Following a very strong month for European equities in January 2023 the question at the start of February was, had investors gone too far in pricing in peak inflation and the knock-on effect this would have on the interest rate cycle? The commentary from the ECB meeting at the start of the period certainly shed some light on the likely thinking of policy makers but drew little in the way of a substantive conclusion. Increasing rates rose by 50bps as expected, and signalling another upward move of the same amount on the 16th of March, Christine Lagarde, when asked at the subsequent press conference when rates would likely peak, stated “we will not be there in March”.
While such a comment is hardly a surprise as inflation remains light years from the ECB’s 2% medium term target, it is notable that year on year comparisons will now likely start to fall as a result of price declines for important commodities such as oil and gas, leaving the hope that any subsequent rate cuts may be minor in terms of their magnitude and the duration of the cycle. This optimistic scenario was further supported by Federal Reserve Chair Jerome Powell who stated he expected to deliver only “a couple” more increases.
All well and good for equities, but the optimism soon soured as US jobs data came in well above the level expected by the market.
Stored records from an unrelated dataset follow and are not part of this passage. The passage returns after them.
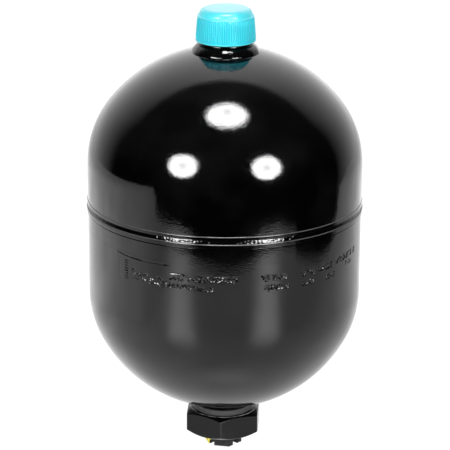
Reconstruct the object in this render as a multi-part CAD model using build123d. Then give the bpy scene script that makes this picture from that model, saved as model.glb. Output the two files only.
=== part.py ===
from build123d import *
import math
import os

os.makedirs("parts", exist_ok=True)

# Welded diaphragm accumulator of about 2.8 litres. All sizes are in millimetres.
# Z is up. z = 0 is the end face of the fluid port, and the vessel's axis is the Z axis.

# Vessel: two drawn shells, each a straight wall, a knuckle and a crown.
# The knuckle is centred knuckle_inset from the axis, and the crown is larger than the body.
body_radius = 87.0
shell_wall = 9.0
upper_straight = 24.4
upper_knuckle_inset = 24.0
upper_crown_excess = 7.0
lower_straight = 57.2
lower_knuckle_inset = 20.5
lower_crown_excess = 2.8

# Girth weld, the raised lips of the shells beside it, and the tapered land and groove below
weld_depth = 5.0
weld_above = 1.95
weld_below = 3.05
weld_crown = 0.8
upper_lip_rise = 0.3
upper_lip_height = 0.9
lower_lip_rise = 0.7
land_height = 4.7
land_foot_rise = 0.1
groove_width = 0.9
groove_depth = 0.35

# Fluid port fitting: hexagon, neck through the lower shell, pipe thread G 3/4
hex_across_flats = 46.0
hex_height = 15.3
hex_turn = -3.6
hex_bottom_face_radius = 22.5
hex_bottom_chamfer_angle = 32.0
hex_top_face_radius = 21.6
hex_top_chamfer_angle = 20.0
neck_radius = 17.5
neck_length = 5.1
port_core_radius = 12.06
port_thread_depth = 18.0
port_mouth_radius = 13.4
passage_radius = 7.5
seat_rise = 2.4
port_weld_leg = 4.2

# Gas boss on the upper shell, with a thread M28 x 1.5 for the charging device
boss_thread_radius = 14.0
boss_shoulder_width = 3.1
boss_shoulder_rise = 4.4
boss_edge_chamfer = 1.0
boss_thread_length = 13.6
boss_relief_depth = 1.1
boss_relief_length = 2.4
boss_spigot_radius = 12.0
boss_spigot_rise = 1.0
boss_weld_leg = 4.2
screw_recess_radius = 8.0
screw_recess_depth = 9.0
screw_hole_radius = 5.0
screw_hole_depth = 14.0
gas_duct_radius = 1.5

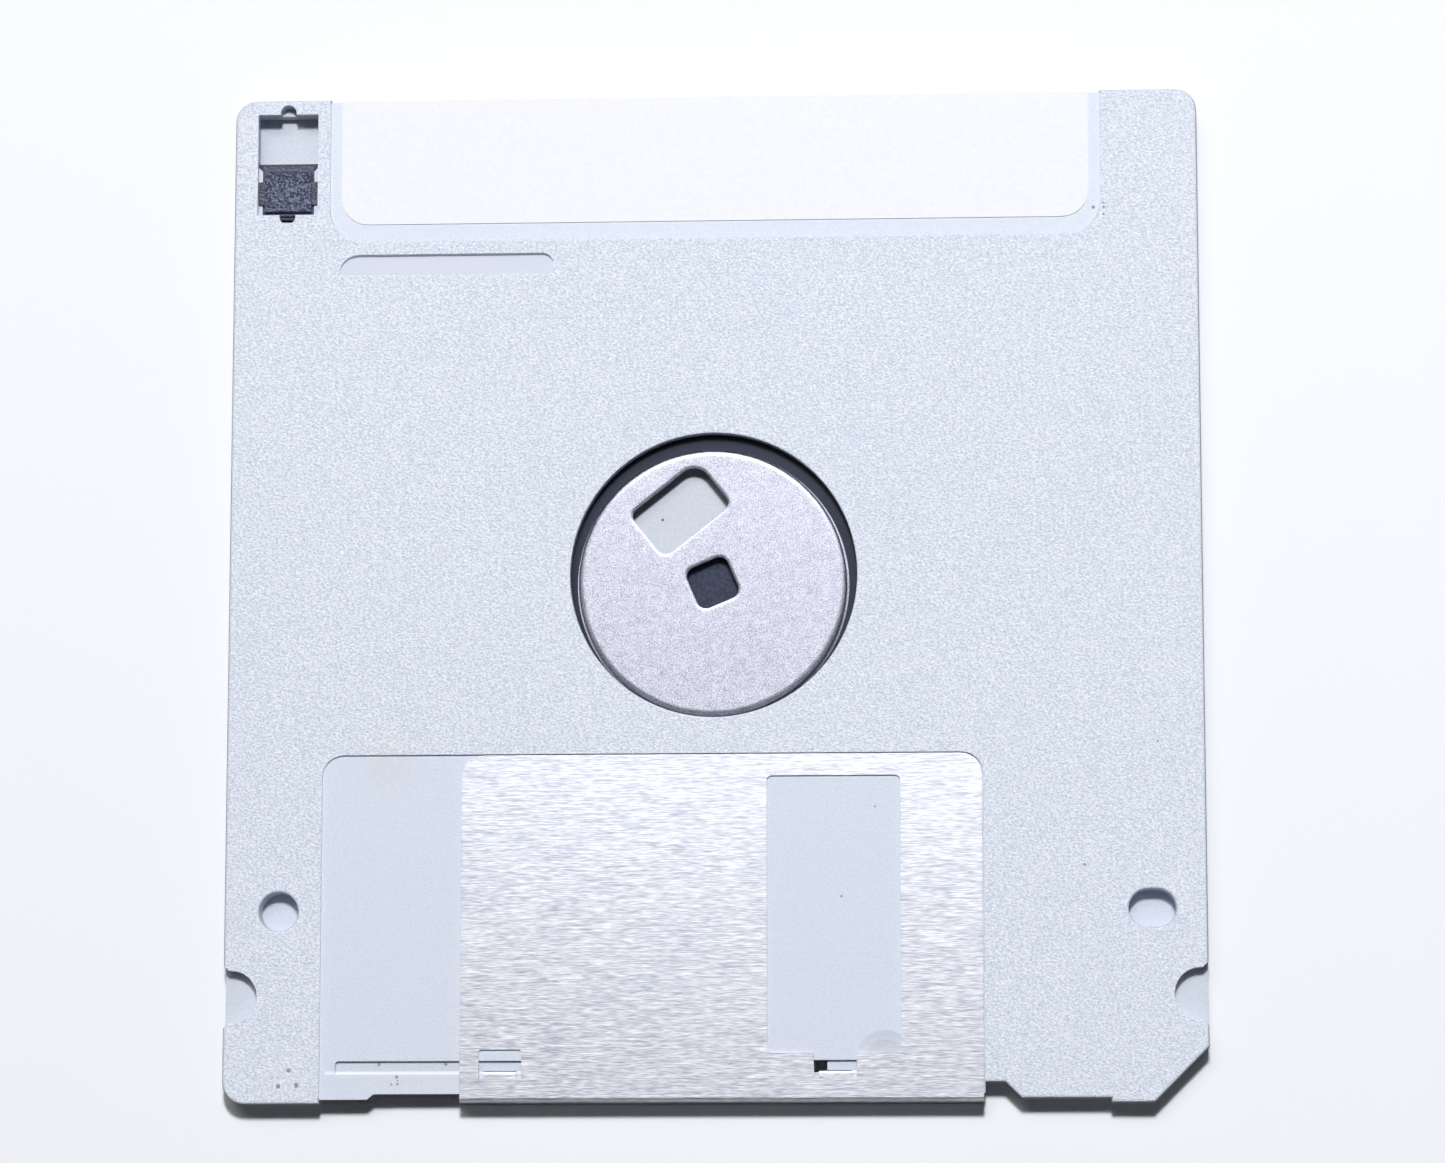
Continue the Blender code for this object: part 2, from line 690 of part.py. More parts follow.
def label_seat_tool(side, reach):
    """The shallow seat for the label, its front end sloping softly up to the face."""
    half = LABEL_WIDTH / 2 + LABEL_SEAT_MARGIN
    front = REAR - reach - LABEL_SEAT_END
    sections = []
    for depth in (-MOUTH_PAST, LABEL_SEAT_DEPTH):
        slope = LABEL_SEAT_SLOPE * depth / LABEL_SEAT_DEPTH
        seat = [
            (-half, front + slope, LABEL_SEAT_ROUNDING),
            (half, front + slope, LABEL_SEAT_ROUNDING),
            (half, REAR + PAST, 0.0),
            (-half, REAR + PAST, 0.0),
        ]
        sections.append((rounded(seat), level(side, depth)))
    return side_loft(side, "label_seat", sections)


def bare_shell(name, side):
    """A shell with what the two have in common."""
    share = 1.0 - math.sqrt(0.5)
    steps = [(1.0, 0.0), (share, share), (0.0, 1.0)]
    sections = [
        (rounded(inset(case_corners(), EDGE_ROUNDING * inward)), level(side, EDGE_ROUNDING * depth))
        for inward, depth in steps
    ]
    sections.append((rounded(case_corners()), level(side, PARTING_DEPTH)))
    shell = loft(name, sections)
    cut(shell, *hollow_tools(side), *shutter_tools(side))
    return shell


def window_tools():
    """The window in the hub side shell, which keeps a rail on each side of the tab."""
    whole = rectangle(WINDOW_LEFT_X, WINDOW_FRONT_Y, WINDOW_RIGHT_X, WINDOW_REAR_Y)
    rail_end = WINDOW_FRONT_Y + RAIL_LENGTH
    left, right = WINDOW_LEFT_X + RAIL_WIDTH, WINDOW_RIGHT_X - RAIL_WIDTH
    between = [
        (left, WINDOW_FRONT_Y),
        (right, WINDOW_FRONT_Y),
        (right, rail_end - RAIL_WIDTH),
        (WINDOW_RIGHT_X, rail_end),
        (WINDOW_RIGHT_X, WINDOW_REAR_Y),
        (WINDOW_LEFT_X, WINDOW_REAR_Y),
        (WINDOW_LEFT_X, rail_end),
        (left, rail_end - RAIL_WIDTH),
    ]
    through = SHELL_WALL + PAST / 2
    front_notch = circle(WINDOW_MIDDLE_X, WINDOW_FRONT_Y - WINDOW_NOTCH_OUT, WINDOW_NOTCH, NOTCH_STEPS)
    rear_notch = circle(WINDOW_MIDDLE_X, WINDOW_REAR_Y + WINDOW_NOTCH_OUT, WINDOW_NOTCH, NOTCH_STEPS)
    return [
        side_cutter(HUB_SIDE, "window", [whole], -PAST, RAIL_DEPTH),
        side_cutter(HUB_SIDE, "window_between_rails", [between], RAIL_DEPTH / 2, through),
        side_cutter(HUB_SIDE, "window_front_notch", [front_notch], -PAST, through),
        side_cutter(HUB_SIDE, "window_rear_notch", [rear_notch], -PAST, through),
    ]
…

While ostensibly good news, the 517,000 increase in non-farm payrolls (189,000 expected) was interpreted as a sign that the market had indeed got ahead of itself, and the reaction was poor both toward this data as well as the 53 year low in the US unemployment rate at 3.4%. Actual European inflation data reported over the course of the month didn’t deviate too far from its expected course but there were notable exceptions particularly in Spain where the rate of price increases advanced to 6.1% year on year up from 5.9% in January and above the 5.7% expected by the market.
This was despite a cut in taxes on key foodstuffs countrywide which highlighted the challenges still remaining for policy makers. Company reporting started in earnest during the period, and while the full year 2022 results were of interest, it was the 2023 guidance that was the real focal point. While too early to form any proper conclusions, the outlook has so far been far from pessimistic, but caution has been expressed with a nod to the obvious dangers and the much heralded potential for a recession.
The reality is that in most cases it is still too early to speak of the full year 2023 with any great degree of confidence and for many it would be foolhardy to do so. In such circumstances we welcome the caution and see no need for elevated expectations even where the trajectory appears clear. Of those reporting, European banks were notable in terms of positive surprises, buoyed by ever increasing net interest income and as yet robust loan books.